=== TASK BRIEF ===
Write out exactly the lines from the line with "Write the three.js" through the line with "const PLINTH_CHEVRON_PHASE = -47;", both ends included, and no other line.
======== EXCERPTED DATA
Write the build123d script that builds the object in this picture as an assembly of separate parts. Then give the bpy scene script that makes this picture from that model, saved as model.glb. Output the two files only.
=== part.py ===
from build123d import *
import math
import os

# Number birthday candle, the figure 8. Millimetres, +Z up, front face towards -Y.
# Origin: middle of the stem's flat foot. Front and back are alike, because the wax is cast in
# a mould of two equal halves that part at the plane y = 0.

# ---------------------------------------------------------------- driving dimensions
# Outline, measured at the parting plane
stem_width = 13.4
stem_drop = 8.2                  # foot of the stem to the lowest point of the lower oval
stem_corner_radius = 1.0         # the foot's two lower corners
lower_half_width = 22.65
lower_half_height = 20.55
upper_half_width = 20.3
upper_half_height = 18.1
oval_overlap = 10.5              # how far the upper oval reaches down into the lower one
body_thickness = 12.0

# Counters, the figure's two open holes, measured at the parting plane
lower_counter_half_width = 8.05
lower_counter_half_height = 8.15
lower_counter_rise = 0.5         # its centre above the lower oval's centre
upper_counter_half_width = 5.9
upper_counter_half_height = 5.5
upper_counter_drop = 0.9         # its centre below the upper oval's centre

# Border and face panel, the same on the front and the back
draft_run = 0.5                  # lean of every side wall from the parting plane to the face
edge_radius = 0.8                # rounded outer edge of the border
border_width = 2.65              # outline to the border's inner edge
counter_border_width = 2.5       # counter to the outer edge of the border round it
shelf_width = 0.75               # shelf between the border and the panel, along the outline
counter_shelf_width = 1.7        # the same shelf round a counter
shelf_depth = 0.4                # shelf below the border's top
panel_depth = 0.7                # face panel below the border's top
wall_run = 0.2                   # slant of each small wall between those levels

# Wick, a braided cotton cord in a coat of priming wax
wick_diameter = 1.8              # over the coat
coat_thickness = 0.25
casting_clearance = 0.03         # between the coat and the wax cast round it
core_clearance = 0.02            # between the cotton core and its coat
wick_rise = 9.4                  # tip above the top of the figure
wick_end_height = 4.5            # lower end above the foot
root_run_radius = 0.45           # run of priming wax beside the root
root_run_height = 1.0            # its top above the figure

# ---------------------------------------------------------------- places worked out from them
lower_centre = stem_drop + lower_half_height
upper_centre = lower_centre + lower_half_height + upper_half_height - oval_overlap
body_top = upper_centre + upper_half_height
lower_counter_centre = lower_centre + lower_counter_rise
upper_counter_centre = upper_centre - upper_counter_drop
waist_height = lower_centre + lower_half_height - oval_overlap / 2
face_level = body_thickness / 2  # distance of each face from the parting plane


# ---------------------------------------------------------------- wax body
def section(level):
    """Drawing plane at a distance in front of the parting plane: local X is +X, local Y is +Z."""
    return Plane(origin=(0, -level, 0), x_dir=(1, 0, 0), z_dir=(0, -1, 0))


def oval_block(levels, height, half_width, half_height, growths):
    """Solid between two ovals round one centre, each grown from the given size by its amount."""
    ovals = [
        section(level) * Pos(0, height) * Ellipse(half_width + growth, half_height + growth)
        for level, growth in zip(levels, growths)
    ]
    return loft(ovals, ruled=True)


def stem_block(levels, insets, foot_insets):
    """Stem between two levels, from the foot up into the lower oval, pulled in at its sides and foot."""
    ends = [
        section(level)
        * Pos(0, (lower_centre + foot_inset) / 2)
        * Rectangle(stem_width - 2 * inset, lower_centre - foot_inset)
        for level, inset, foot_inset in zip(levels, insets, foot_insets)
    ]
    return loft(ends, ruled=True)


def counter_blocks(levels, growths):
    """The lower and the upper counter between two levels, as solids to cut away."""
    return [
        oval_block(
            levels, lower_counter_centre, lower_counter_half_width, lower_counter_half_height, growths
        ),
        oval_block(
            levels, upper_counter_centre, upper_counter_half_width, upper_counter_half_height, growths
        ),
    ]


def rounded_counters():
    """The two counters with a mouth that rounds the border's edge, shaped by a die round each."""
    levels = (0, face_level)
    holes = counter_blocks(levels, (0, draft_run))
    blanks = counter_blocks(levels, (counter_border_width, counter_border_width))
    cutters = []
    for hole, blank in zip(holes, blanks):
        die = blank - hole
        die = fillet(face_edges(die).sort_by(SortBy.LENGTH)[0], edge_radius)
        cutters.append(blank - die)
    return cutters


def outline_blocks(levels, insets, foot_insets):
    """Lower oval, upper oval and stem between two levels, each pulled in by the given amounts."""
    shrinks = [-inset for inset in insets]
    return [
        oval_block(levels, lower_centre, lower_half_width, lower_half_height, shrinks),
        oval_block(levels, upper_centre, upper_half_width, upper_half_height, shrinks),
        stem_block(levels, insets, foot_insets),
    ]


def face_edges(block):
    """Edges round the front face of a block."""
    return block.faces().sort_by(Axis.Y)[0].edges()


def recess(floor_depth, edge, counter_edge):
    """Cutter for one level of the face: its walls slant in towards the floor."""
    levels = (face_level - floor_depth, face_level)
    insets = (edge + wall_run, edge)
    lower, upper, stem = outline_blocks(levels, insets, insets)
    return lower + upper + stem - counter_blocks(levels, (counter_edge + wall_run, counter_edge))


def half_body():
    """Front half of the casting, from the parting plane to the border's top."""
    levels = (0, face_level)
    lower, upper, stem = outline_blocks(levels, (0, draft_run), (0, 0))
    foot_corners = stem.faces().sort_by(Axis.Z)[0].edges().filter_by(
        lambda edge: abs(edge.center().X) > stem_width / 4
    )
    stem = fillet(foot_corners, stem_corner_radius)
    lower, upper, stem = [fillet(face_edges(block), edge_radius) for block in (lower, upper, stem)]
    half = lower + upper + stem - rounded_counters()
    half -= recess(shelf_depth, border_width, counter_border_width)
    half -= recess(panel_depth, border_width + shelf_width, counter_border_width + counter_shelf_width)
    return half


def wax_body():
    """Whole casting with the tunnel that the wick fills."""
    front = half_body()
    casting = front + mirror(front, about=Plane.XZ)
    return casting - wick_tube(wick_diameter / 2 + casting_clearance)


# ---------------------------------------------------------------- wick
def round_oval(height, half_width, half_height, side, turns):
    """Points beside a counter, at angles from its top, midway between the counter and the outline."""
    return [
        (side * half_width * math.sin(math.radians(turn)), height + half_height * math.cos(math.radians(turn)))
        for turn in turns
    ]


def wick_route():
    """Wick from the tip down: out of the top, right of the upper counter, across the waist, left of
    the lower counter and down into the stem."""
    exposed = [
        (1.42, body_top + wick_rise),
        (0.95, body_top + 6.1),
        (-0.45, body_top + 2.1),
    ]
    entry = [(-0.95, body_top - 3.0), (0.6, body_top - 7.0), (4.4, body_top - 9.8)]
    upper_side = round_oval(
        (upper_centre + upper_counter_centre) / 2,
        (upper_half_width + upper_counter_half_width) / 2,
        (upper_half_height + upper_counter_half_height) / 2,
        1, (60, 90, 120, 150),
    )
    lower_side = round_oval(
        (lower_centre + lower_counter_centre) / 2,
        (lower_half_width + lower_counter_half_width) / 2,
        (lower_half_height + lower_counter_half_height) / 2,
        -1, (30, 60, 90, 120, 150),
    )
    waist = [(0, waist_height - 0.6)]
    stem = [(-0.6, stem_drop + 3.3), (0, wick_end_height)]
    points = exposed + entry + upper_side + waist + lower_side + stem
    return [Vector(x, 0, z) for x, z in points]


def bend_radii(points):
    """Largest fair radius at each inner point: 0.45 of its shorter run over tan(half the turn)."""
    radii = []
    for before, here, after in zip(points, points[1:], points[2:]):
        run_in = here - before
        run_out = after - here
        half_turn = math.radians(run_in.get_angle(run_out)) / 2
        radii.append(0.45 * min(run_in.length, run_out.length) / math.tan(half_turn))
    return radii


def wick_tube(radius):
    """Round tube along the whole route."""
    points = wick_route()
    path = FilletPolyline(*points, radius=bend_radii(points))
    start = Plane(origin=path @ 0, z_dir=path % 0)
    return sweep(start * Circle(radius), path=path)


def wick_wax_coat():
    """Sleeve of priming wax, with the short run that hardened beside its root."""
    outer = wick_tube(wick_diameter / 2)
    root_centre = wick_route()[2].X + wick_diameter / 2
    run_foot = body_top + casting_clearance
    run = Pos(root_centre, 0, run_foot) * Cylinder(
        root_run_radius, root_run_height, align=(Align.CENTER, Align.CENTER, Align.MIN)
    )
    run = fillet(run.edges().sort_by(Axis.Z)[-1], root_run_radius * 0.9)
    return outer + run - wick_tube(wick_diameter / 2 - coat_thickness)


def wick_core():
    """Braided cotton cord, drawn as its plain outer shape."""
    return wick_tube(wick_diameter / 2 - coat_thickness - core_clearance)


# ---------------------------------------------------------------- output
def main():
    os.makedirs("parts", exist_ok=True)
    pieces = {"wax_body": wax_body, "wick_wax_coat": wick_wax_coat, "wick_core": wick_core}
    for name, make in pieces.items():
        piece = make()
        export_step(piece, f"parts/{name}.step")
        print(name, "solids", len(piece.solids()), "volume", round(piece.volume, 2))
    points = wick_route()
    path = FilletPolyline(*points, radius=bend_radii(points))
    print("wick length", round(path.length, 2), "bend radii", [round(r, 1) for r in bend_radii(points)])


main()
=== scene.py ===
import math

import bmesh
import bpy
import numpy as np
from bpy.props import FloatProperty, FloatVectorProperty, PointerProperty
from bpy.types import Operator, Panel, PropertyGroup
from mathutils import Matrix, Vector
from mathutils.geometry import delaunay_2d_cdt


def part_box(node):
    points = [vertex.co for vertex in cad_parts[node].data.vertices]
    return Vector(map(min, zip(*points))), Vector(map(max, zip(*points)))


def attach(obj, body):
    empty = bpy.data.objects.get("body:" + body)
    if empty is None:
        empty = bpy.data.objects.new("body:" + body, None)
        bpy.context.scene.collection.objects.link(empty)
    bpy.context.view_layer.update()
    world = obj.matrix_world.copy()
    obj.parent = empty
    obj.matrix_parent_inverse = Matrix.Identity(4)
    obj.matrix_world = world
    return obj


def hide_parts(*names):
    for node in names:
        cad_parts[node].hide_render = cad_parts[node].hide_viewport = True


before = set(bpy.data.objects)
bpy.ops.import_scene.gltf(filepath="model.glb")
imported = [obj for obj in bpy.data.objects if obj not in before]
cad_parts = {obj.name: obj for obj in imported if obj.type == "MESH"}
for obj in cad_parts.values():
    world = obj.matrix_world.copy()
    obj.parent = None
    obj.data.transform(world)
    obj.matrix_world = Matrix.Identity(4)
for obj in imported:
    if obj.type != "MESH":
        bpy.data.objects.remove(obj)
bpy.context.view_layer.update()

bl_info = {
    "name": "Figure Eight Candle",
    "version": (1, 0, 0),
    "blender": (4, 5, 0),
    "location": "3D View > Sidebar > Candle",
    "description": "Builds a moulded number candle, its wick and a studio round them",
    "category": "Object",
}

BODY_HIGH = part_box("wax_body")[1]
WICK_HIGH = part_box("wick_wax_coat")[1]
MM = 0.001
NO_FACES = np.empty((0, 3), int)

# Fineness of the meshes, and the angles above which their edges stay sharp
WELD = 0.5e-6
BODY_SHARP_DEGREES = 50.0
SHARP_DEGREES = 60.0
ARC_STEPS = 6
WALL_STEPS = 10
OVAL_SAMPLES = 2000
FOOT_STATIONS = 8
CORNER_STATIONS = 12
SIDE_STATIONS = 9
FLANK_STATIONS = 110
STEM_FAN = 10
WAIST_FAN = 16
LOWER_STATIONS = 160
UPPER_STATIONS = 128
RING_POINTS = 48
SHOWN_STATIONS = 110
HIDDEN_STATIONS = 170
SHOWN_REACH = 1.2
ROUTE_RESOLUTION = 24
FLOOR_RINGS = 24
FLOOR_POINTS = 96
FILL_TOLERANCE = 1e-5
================
======== EXCERPTED DATA
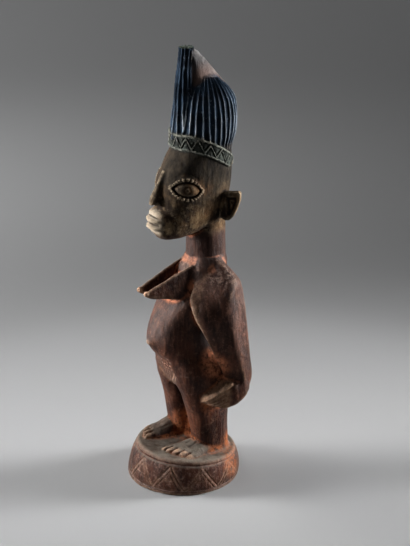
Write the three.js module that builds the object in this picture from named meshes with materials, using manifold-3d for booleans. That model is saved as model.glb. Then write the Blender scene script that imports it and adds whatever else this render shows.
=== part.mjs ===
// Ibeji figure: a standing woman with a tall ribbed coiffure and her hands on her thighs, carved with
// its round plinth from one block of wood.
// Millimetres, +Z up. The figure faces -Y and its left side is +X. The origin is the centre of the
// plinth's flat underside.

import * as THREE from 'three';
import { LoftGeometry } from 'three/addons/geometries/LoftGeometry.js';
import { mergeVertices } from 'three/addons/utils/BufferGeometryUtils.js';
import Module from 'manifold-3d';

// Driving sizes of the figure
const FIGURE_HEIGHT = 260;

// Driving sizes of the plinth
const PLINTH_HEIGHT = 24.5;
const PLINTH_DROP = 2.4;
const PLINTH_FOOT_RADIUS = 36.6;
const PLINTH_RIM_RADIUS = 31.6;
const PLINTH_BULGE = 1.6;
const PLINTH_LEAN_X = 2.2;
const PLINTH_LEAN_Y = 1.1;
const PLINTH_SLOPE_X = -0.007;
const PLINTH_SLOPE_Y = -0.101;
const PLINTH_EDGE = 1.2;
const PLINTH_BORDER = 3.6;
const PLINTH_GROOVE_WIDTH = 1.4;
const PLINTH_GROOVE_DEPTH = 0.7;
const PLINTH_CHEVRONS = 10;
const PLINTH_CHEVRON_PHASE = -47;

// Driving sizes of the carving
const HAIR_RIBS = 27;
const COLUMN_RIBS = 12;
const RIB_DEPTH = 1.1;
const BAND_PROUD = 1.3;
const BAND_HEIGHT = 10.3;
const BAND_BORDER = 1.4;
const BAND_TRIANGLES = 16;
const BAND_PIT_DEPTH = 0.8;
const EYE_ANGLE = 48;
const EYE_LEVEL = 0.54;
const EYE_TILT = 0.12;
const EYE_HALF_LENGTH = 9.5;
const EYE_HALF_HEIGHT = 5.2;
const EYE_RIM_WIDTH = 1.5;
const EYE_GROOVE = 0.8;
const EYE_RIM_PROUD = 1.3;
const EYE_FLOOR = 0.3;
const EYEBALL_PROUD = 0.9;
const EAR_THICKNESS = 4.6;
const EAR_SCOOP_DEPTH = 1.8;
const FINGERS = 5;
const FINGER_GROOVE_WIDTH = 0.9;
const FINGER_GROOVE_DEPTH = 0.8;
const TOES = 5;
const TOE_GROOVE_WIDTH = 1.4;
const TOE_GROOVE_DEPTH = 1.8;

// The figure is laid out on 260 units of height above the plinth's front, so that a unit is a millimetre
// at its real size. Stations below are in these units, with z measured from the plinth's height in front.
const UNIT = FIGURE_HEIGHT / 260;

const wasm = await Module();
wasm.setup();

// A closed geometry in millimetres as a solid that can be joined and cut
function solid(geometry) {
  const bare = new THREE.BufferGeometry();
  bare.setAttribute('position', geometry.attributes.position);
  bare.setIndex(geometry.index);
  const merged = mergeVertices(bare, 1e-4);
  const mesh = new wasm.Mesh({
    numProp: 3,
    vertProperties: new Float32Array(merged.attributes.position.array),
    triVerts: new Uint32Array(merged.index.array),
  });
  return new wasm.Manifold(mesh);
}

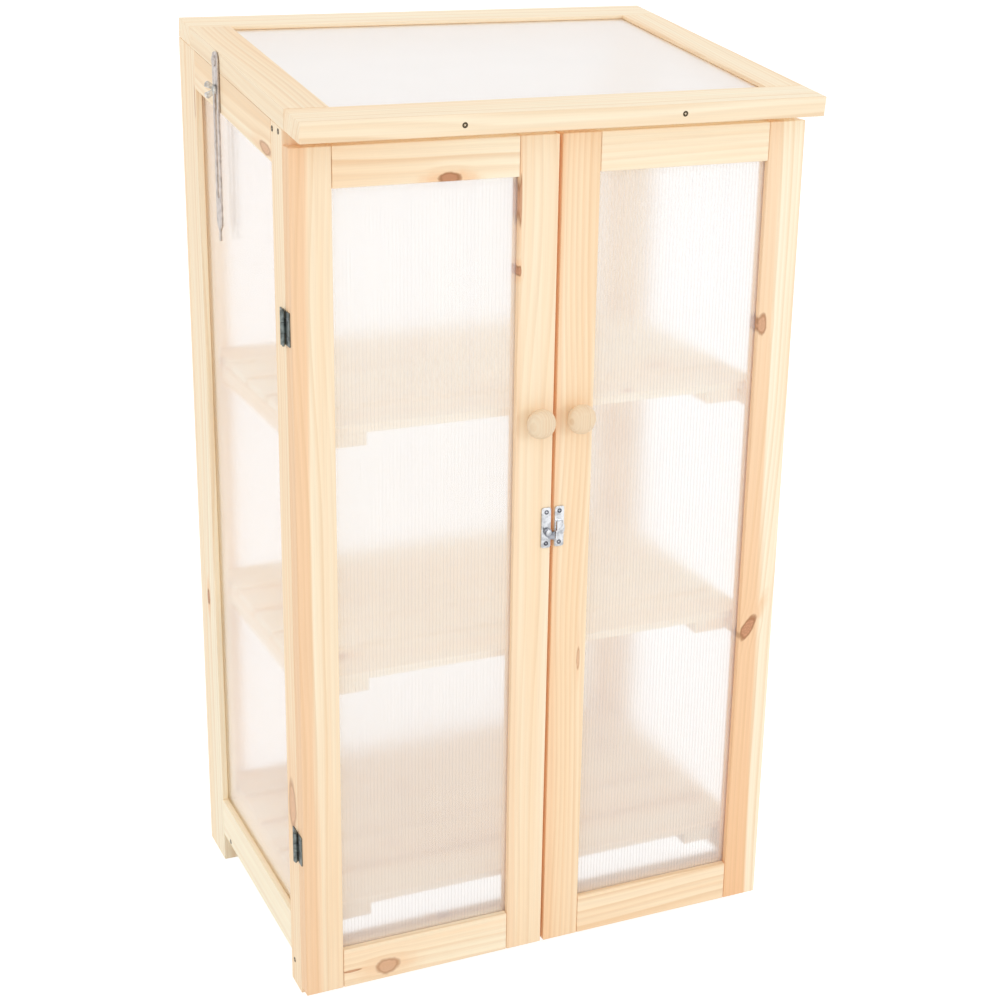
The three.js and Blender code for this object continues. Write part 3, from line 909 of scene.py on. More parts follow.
================
=== THE REPLY ===
Write the three.js module that builds the object in this picture from named meshes with materials, using manifold-3d for booleans. That model is saved as model.glb. Then write the Blender scene script that imports it and adds whatever else this render shows.
=== part.mjs ===
// Ibeji figure: a standing woman with a tall ribbed coiffure and her hands on her thighs, carved with
// its round plinth from one block of wood.
// Millimetres, +Z up. The figure faces -Y and its left side is +X. The origin is the centre of the
// plinth's flat underside.

import * as THREE from 'three';
import { LoftGeometry } from 'three/addons/geometries/LoftGeometry.js';
import { mergeVertices } from 'three/addons/utils/BufferGeometryUtils.js';
import Module from 'manifold-3d';

// Driving sizes of the figure
const FIGURE_HEIGHT = 260;

// Driving sizes of the plinth
const PLINTH_HEIGHT = 24.5;
const PLINTH_DROP = 2.4;
const PLINTH_FOOT_RADIUS = 36.6;
const PLINTH_RIM_RADIUS = 31.6;
const PLINTH_BULGE = 1.6;
const PLINTH_LEAN_X = 2.2;
const PLINTH_LEAN_Y = 1.1;
const PLINTH_SLOPE_X = -0.007;
const PLINTH_SLOPE_Y = -0.101;
const PLINTH_EDGE = 1.2;
const PLINTH_BORDER = 3.6;
const PLINTH_GROOVE_WIDTH = 1.4;
const PLINTH_GROOVE_DEPTH = 0.7;
const PLINTH_CHEVRONS = 10;
const PLINTH_CHEVRON_PHASE = -47;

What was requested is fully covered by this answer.